» **Your goal**
Locate, in the data below, the line that contains "with BuildPart() as" and the line that contains "import math"; reproduce exactly those two lines and every line between them, nothing more.

--- start of Data excerpt ---

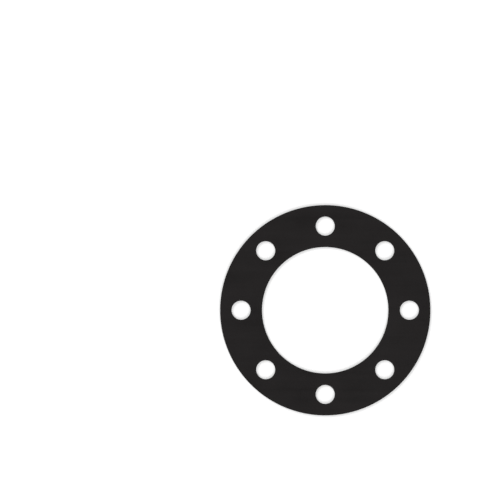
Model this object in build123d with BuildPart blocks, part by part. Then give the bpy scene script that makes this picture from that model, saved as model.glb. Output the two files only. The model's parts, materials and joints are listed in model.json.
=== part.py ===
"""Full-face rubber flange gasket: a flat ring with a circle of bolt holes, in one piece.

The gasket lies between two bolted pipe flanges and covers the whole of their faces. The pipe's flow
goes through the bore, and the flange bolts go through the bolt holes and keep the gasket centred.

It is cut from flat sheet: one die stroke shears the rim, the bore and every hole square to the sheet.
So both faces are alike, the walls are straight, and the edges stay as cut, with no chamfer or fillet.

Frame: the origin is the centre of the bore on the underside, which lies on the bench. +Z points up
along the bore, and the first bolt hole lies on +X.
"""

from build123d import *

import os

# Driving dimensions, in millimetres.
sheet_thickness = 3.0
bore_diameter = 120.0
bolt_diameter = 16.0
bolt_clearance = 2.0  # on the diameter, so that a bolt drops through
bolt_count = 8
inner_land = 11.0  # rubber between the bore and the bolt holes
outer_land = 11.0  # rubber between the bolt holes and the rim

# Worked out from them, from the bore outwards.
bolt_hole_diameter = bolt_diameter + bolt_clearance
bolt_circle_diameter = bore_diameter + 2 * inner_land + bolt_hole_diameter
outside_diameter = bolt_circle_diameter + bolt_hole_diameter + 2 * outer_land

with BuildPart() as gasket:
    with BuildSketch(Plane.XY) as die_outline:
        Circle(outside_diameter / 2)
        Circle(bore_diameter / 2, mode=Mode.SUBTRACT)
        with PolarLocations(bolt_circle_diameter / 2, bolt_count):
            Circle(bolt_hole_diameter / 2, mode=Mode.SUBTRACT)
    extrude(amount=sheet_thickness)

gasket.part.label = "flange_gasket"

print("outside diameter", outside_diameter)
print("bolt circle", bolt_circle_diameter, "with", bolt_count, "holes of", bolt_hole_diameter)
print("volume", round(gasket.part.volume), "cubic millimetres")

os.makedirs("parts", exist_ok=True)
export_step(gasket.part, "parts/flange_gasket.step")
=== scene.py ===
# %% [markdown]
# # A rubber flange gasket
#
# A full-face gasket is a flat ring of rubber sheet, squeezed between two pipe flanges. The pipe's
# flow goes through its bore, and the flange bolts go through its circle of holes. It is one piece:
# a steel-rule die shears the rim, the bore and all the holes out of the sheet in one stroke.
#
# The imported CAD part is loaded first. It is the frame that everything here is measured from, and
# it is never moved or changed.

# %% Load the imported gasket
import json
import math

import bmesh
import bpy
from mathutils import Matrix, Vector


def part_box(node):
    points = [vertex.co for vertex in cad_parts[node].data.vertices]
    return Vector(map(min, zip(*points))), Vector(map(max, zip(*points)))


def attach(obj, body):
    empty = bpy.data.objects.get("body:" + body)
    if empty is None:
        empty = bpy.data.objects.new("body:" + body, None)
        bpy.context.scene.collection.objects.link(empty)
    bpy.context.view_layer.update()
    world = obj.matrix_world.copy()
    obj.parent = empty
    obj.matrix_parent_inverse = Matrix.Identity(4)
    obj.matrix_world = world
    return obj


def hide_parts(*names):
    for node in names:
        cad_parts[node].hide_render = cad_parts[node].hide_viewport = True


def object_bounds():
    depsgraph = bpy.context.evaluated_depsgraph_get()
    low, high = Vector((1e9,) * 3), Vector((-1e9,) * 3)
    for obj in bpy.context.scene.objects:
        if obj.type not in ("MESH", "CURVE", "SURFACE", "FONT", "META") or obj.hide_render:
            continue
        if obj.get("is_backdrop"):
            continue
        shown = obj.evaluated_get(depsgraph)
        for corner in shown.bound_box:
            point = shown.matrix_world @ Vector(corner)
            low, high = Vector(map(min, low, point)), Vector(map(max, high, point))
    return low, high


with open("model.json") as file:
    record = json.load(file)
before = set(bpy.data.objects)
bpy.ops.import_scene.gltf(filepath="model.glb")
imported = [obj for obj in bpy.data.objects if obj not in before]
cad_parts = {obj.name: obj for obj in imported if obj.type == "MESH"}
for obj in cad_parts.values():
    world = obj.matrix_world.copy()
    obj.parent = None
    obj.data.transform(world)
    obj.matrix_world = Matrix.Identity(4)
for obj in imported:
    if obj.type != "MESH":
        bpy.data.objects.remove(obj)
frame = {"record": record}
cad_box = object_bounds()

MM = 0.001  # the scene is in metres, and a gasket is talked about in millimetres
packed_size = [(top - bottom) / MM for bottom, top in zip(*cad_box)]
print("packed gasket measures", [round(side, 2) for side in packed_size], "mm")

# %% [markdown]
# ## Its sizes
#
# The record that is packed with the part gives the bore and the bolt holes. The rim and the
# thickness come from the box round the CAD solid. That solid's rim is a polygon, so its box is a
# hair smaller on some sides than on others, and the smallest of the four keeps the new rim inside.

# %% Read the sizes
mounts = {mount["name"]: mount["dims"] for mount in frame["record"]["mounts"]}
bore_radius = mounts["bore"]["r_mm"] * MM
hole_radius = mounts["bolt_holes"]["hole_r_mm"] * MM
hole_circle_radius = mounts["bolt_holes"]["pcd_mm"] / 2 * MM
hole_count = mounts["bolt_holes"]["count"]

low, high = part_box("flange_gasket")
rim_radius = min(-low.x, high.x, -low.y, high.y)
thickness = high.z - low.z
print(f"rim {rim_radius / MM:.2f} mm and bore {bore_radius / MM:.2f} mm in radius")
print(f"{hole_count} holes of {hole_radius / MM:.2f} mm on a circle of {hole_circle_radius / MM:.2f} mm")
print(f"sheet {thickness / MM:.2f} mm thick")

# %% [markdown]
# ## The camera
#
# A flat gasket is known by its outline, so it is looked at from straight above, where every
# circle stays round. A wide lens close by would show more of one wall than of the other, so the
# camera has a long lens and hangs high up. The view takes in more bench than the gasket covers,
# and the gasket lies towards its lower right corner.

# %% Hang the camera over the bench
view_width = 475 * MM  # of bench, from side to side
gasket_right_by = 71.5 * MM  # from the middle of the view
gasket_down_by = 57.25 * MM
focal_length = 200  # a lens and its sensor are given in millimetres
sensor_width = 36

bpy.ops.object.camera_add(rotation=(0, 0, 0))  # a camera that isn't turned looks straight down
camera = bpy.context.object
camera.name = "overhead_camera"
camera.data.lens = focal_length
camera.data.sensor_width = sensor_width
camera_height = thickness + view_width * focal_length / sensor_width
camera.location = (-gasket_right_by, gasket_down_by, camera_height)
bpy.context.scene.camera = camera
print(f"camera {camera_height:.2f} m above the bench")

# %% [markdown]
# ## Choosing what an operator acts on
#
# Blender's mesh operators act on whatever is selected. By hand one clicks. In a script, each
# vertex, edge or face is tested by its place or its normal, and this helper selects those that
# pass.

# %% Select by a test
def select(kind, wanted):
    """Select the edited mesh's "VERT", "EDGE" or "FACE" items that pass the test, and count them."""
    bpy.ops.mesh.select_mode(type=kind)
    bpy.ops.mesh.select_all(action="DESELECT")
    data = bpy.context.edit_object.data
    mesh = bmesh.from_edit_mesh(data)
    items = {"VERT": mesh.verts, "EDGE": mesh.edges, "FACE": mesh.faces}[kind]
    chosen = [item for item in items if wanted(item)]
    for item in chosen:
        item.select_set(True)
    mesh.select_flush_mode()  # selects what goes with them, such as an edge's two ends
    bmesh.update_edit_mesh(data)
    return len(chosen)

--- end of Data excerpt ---

» **Answer below**
with BuildPart() as gasket:
    with BuildSketch(Plane.XY) as die_outline:
        Circle(outside_diameter / 2)
        Circle(bore_diameter / 2, mode=Mode.SUBTRACT)
        with PolarLocations(bolt_circle_diameter / 2, bolt_count):
            Circle(bolt_hole_diameter / 2, mode=Mode.SUBTRACT)
    extrude(amount=sheet_thickness)

gasket.part.label = "flange_gasket"

print("outside diameter", outside_diameter)
print("bolt circle", bolt_circle_diameter, "with", bolt_count, "holes of", bolt_hole_diameter)
print("volume", round(gasket.part.volume), "cubic millimetres")

os.makedirs("parts", exist_ok=True)
export_step(gasket.part, "parts/flange_gasket.step")
=== scene.py ===
# %% [markdown]
# # A rubber flange gasket
#
# A full-face gasket is a flat ring of rubber sheet, squeezed between two pipe flanges. The pipe's
# flow goes through its bore, and the flange bolts go through its circle of holes. It is one piece:
# a steel-rule die shears the rim, the bore and all the holes out of the sheet in one stroke.
#
# The imported CAD part is loaded first. It is the frame that everything here is measured from, and
# it is never moved or changed.

# %% Load the imported gasket
import json
import math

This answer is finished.